(WHAT THE TASK REQUIRES)
Copy down every line where the string "scene" shows up.
★ ★ ★ ★ ★ ★ ★
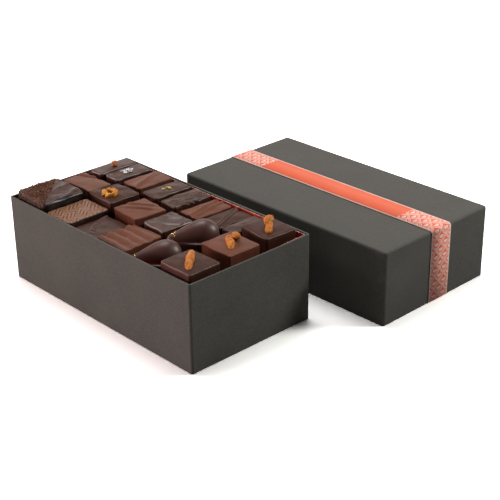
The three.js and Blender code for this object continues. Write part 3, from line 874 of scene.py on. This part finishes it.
# The gold leaf, in flecks on the tails of the beans: each patch's bean, place, count and reach.
random.seed(3)
bm = bmesh.new()
SPECKS = [
    ("bean_middle", 31.6, -12.2, 24, 2.0), ("bean_middle", 34.6, -13.8, 4, 1.4),
    ("bean_near", 31.2, -41.6, 14, 1.8),
]
for name, x, y, count, reach in SPECKS:
    for _ in range(count):
        point, normal = surface(name, x + random.uniform(-1, 1) * reach, y + random.uniform(-1, 1) * reach)
        if point:
            size = random.uniform(0.35, 0.95)
            chip(bm, point, normal, (size, size * 0.7, 0.24), 1, 0, 0.5)
finish, tree, shader, where = new_finish("gold_leaf", Metallic=1.0)
leaf = speckle(tree, where, 0.4 * MM, 2)
gold = blend_colours(tree, leaf, (0.72, 0.42, 0.12, 1), (0.98, 0.74, 0.34, 1))
dress(tree, shader, gold, spread(tree, leaf, 0.3, 0.7, 0.22, 0.42))
set_down("gold_flecks", bm, finish)

# The crumbs: most are dark cocoa, and some are golden praline. They lie on the near flank and on the top, up
# to the line from the far left corner to the near right one, and more thinly in the near left corner. Each
# kind: name, count, least and greatest size, its deep and its fair colour.
ON_FLANK = 6
THINNED = 0.35
CRUMBS = [
    ("cocoa_crumbs", 620, (0.5, 1.25), (0.060, 0.020, 0.011, 1), (0.165, 0.060, 0.028, 1)),
    ("praline_crumbs", 100, (0.4, 0.95), (0.26, 0.085, 0.028, 1), (0.54, 0.22, 0.075, 1)),
]
for name, count, (least, most), deep, fair in CRUMBS:
    bm = bmesh.new()
    for _ in range(count // ON_FLANK):
        x = SLAB_AT[0] + half_x * random.uniform(-0.85, 0.8)
        z = RIM + random.uniform(-1.5, 3.6) * MM
        point, normal, _, _ = tops["crumb_slab"].ray_cast(Vector((x * MM, -RAY_START, z)), Vector((0, 1, 0)))
        size = random.uniform(least, most)
        chip(bm, point, normal, (size, size * 0.8, size * 0.5), 1, 0.35, 0.35)
    left = count
    while left:
        u, v = random.uniform(-0.97, 0.97), random.uniform(-0.99, 0.97)
        edge = u + v + 0.16 * noise.noise(Vector((4 * u, 4 * v, 2)))
        thin = THINNED if u < -0.2 and v < -0.45 else 1
        if edge > 0.02 or random.random() > thin:
            continue
        point, normal = surface("crumb_slab", SLAB_AT[0] + half_x * u, SLAB_AT[1] + half_y * v)
        if point:
            size = random.uniform(least, most)
            wide, high = size * random.uniform(0.55, 1), size * random.uniform(0.45, 0.8)
            chip(bm, point, normal, (size, wide, high), 1, 0.35, 0.35)
            left -= 1
    finish, tree, shader, where = new_finish(name, 0.25)
    tone = speckle(tree, where, 1.3 * MM, 2)
    mixed = blend_colours(tree, spread(tree, tone, 0.35, 0.65), deep, fair)
    grit = speckle(tree, where, 0.25 * MM)
    dress(tree, shader, mixed, spread(tree, tone, 0.3, 0.7, 0.6, 0.85), grit, 0.05 * MM, 0.5)
    set_down(name, bm, finish)

# ---- The lid
# The lid is made like the tray and a little larger, and lies mouth down on the table.
LID_CARD = 1.7 * MM
LID_TURN = math.radians(0.5)
LID_SIZE = Vector((184, 102, 50.7)) * MM
LID_CORNER = 2.0 * MM
LID_CREASE = 1.5 * MM

low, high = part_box("lid")
lid_middle = Vector(((low.x + high.x) / 2, (low.y + high.y) / 2, 0))
bm = card_shell(*LID_SIZE, LID_CARD, LID_CORNER, LID_CREASE)
turn_over = Matrix.Translation((0, 0, LID_SIZE.z)) @ Matrix.Rotation(math.pi, 4, "X")
lid_place = Matrix.Translation(lid_middle) @ Matrix.Rotation(LID_TURN, 4, "Z")
bmesh.ops.transform(bm, matrix=lid_place @ turn_over, verts=bm.verts)
set_down("card_lid", bm, charcoal_card, "lid")

# ---- The paper band
# A band of coral paper with pale borders is glued over the lid and down both of its ends. The middle is
# plain, and a print of pale arcs in rows covers it near both ends.
BAND_WIDTH = 19 * MM
BAND_AT = 2.5 * MM
BAND_FOOT = 0.4 * MM
BAND_LIFT = 0.3 * MM
BAND_PAPER = 0.3 * MM
BAND_BEND = 1.9 * MM
BEND_ANGLES = (0.26, 0.52, 0.79, 1.05, 1.31)
FLAT_REACH, FLAT_STEP = 88, 4

bm = bmesh.new()
half, top = LID_SIZE.x / 2 + BAND_LIFT, LID_SIZE.z + BAND_LIFT
end = [(-half, BAND_FOOT), (-half, top - BAND_BEND)]
for angle in BEND_ANGLES:
    end.append((-half + BAND_BEND * (1 - math.cos(angle)), top - BAND_BEND * (1 - math.sin(angle))))
end.append((-half + BAND_BEND, top))
flat = [(x * MM, top) for x in range(-FLAT_REACH, FLAT_REACH + 1, FLAT_STEP)]
path = end + flat + [(-x, z) for x, z in reversed(end)]
edge_verts = [bm.verts.new((x, BAND_AT - BAND_WIDTH / 2, z)) for x, z in path]
for one, two in zip(edge_verts, edge_verts[1:]):
    bm.edges.new((one, two))
swept = bmesh.ops.extrude_edge_only(bm, edges=bm.edges[:])["geom"]
swept_verts = [part for part in swept if isinstance(part, bmesh.types.BMVert)]
bmesh.ops.translate(bm, vec=(0, BAND_WIDTH, 0), verts=swept_verts)
unrolled = [0.0]
for (x0, z0), (x1, z1) in zip(path, path[1:]):
    unrolled.append(unrolled[-1] + math.hypot(x1 - x0, z1 - z0))
reach = {(round(x / MM, 3), round(z / MM, 3)): s - unrolled[-1] / 2 for (x, z), s in zip(path, unrolled)}
laid = bm.loops.layers.uv.new("laid_flat")
for face in bm.faces:
    for loop in face.loops:
        co = loop.vert.co
        loop[laid].uv = (reach[(round(co.x / MM, 3), round(co.z / MM, 3))] / MM, (co.y - BAND_AT) / MM)
bmesh.ops.recalc_face_normals(bm, faces=bm.faces)
if max(bm.faces, key=lambda face: face.calc_center_median().z).normal.z < 0:
    bmesh.ops.reverse_faces(bm, faces=bm.faces)
for face in bm.faces:
    face.smooth = True
bmesh.ops.transform(bm, matrix=lid_place, verts=bm.verts)

finish, tree, shader, where = new_finish("band_print", 0.15)
laid_flat = put(tree, "UVMap", {"uv_map": "laid_flat"}).outputs[0]
laid_spot = put(tree, "SeparateXYZ", Vector=laid_flat).outputs

# The print, in millimetres on the band laid flat.
SCALE_WIDE = 9.2
EDGE_LINE = (4.25, 0.3)
INNER_LINE = (3.3, 0.22)
HEART = 2.2
PRINT_FROM = 62
BORDER = (8.55, 8.75)


def ring(tree, radius, middle, half_width):
    """A line at one radius."""
    made = reckon(tree, "COMPARE", radius, middle)
    made.node.inputs[2].default_value = half_width
    return made


def scales(tree, along, across, shift):
    """Rows of scales, each with two lines and a pale heart: the print, and what the scales cover."""
    cell_x = reckon(tree, "FLOORED_MODULO", plus(tree, across, shift), SCALE_WIDE)
    cell_x = reckon(tree, "SUBTRACT", cell_x, SCALE_WIDE / 2)
    cell_y = reckon(tree, "FLOORED_MODULO", plus(tree, along, shift), SCALE_WIDE)
    radius = reckon(tree, "SQRT", plus(tree, times(tree, cell_x, cell_x), times(tree, cell_y, cell_y)))
    inside = reckon(tree, "LESS_THAN", radius, SCALE_WIDE / 2)
    lines = reckon(tree, "MAXIMUM", ring(tree, radius, *EDGE_LINE), ring(tree, radius, *INNER_LINE))
    marks = reckon(tree, "MAXIMUM", lines, reckon(tree, "LESS_THAN", radius, HEART))
    return times(tree, marks, inside), inside


print_one, in_one = scales(tree, laid_spot["X"], laid_spot["Y"], 0)
print_two = scales(tree, laid_spot["X"], laid_spot["Y"], SCALE_WIDE / 2)[0]
print_lines = reckon(tree, "MAXIMUM", print_one, times(tree, print_two, reckon(tree, "SUBTRACT", 1, in_one)))
printed_part = reckon(tree, "GREATER_THAN", reckon(tree, "ABSOLUTE", laid_spot["X"], 0), PRINT_FROM)
border = spread(tree, reckon(tree, "ABSOLUTE", laid_spot["Y"], 0), *BORDER)
marks = reckon(tree, "MAXIMUM", times(tree, print_lines, printed_part), border)
clouds = speckle(tree, where, 12 * MM, 2)
coral = blend_colours(tree, clouds, (0.73, 0.138, 0.068, 1), (0.81, 0.164, 0.084, 1))
inked = blend_colours(tree, times(tree, marks, 0.85), coral, (0.84, 0.66, 0.60, 1))
matt = spread(tree, speckle(tree, where, 1.2 * MM, 3), 0.3, 0.7, 0.5, 0.62)
dress(tree, shader, inked, matt, speckle(tree, where, 0.4 * MM, 3), 0.03 * MM, 0.5)
band = set_down("paper_band", bm, finish, "band")
paper = band.modifiers.new("paper", "SOLIDIFY")
paper.thickness = BAND_PAPER
paper.offset = 1

# ---- The floor, the light and the camera
# White studio: a pale floor, a surround that glows from behind the box, a softbox overhead, two on the left
# and one on the right, and the camera where the photograph was taken from.
FLOOR_REACH = 6
bm = bmesh.new()
bmesh.ops.create_grid(bm, x_segments=2, y_segments=2, size=FLOOR_REACH)
mesh = bpy.data.meshes.new("studio_floor")
bm.to_mesh(mesh)
bm.free()
floor = bpy.data.objects.new("studio_floor", mesh)
bpy.context.scene.collection.objects.link(floor)
finish, tree, shader, where = new_finish("white_floor", 0.1, Roughness=0.9)
seen = tree.nodes.new("ShaderNodeLightPath").outputs["Is Camera Ray"]
tree.links.new(blend_colours(tree, seen, (0.42, 0.42, 0.41, 1), (1.9, 1.9, 1.9, 1)), shader["Base Color"])
mesh.materials.append(finish)

world = bpy.data.worlds.new("white_surround")
bpy.context.scene.world = world
world.use_nodes = True
tree = world.node_tree
way = put(tree, "SeparateXYZ", Vector=tree.nodes.new("ShaderNodeTexCoord").outputs["Generated"]).outputs
facing = plus(tree, times(tree, way["X"], -0.65), times(tree, way["Y"], 0.76))
behind = times(tree, spread(tree, facing, 0.25, 0.95), spread(tree, way["Z"], 0.3, 0.55, 1, 0.25))
around = blend_colours(tree, behind, (0.08, 0.08, 0.08, 1), (1.27, 1.14, 1.08, 1))
seen = tree.nodes.new("ShaderNodeLightPath").outputs["Is Camera Ray"]
tree.links.new(blend_colours(tree, seen, around, (1, 1, 1, 1)), tree.nodes["Background"].inputs["Color"])

LIT_MIDDLE = Vector((0.02, 0.05, 0.03))


def soft_light(name, place, wide, high, watts, colour):
    """An oval softbox aimed at the middle of the box and its lid: its place, width, height and power."""
    lamp = bpy.data.lights.new(name, "AREA")
    lamp.shape = "ELLIPSE"
    lamp.size = wide
    lamp.size_y = high
    lamp.energy = watts
    lamp.color = colour
    holder = bpy.data.objects.new(name, lamp)
    aim = LIT_MIDDLE - Vector(place)
    holder.matrix_world = Matrix.Translation(place) @ aim.to_track_quat("-Z", "Y").to_matrix().to_4x4()
    bpy.context.scene.collection.objects.link(holder)


soft_light("overhead", (-0.3, 0.2, 1.2), 0.8, 0.8, 9, (1, 0.99, 0.97))
soft_light("low_left", (-0.75, -1.05, 0.2), 1.3, 0.3, 15.8, (1, 0.80, 0.78))
soft_light("left", (-0.79, -0.52, 0.74), 0.24, 0.24, 2.6, (1, 0.86, 0.84))
soft_light("right", (0.71, 0.78, 0.68), 0.24, 0.24, 7.6, (1, 1, 0.95))

CAMERA_AT = Vector((0.56867, -0.45095, 0.38177))
YAW, PITCH_DOWN, ROLL = math.radians(136.8158), math.radians(25.7410), math.radians(-0.6584)
LENS, SENSOR = 89.79, 36
forward = Vector((
    math.cos(PITCH_DOWN) * math.cos(YAW), math.cos(PITCH_DOWN) * math.sin(YAW), -math.sin(PITCH_DOWN),
))
level = Vector((math.sin(YAW), -math.cos(YAW), 0))
upright = level.cross(forward)
right = level * math.cos(ROLL) + upright * math.sin(ROLL)
over = upright * math.cos(ROLL) - level * math.sin(ROLL)
lens = bpy.data.cameras.new("camera")
lens.lens = LENS
lens.sensor_width = SENSOR
lens.clip_start = 0.02
camera = bpy.data.objects.new("camera", lens)
turned = Matrix((right, over, -forward)).transposed().to_4x4()
camera.matrix_world = Matrix.Translation(CAMERA_AT) @ turned
bpy.context.scene.collection.objects.link(camera)
bpy.context.scene.camera = camera
bpy.context.scene.view_settings.view_transform = "Standard"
★ ★ ★ ★ ★ ★ ★
(EXPECTED ANSWER)
The three.js and Blender code for this object continues. Write part 3, from line 874 of scene.py on. This part finishes it.
bpy.context.scene.collection.objects.link(floor)
bpy.context.scene.world = world
    bpy.context.scene.collection.objects.link(holder)
bpy.context.scene.collection.objects.link(camera)
bpy.context.scene.camera = camera
bpy.context.scene.view_settings.view_transform = "Standard"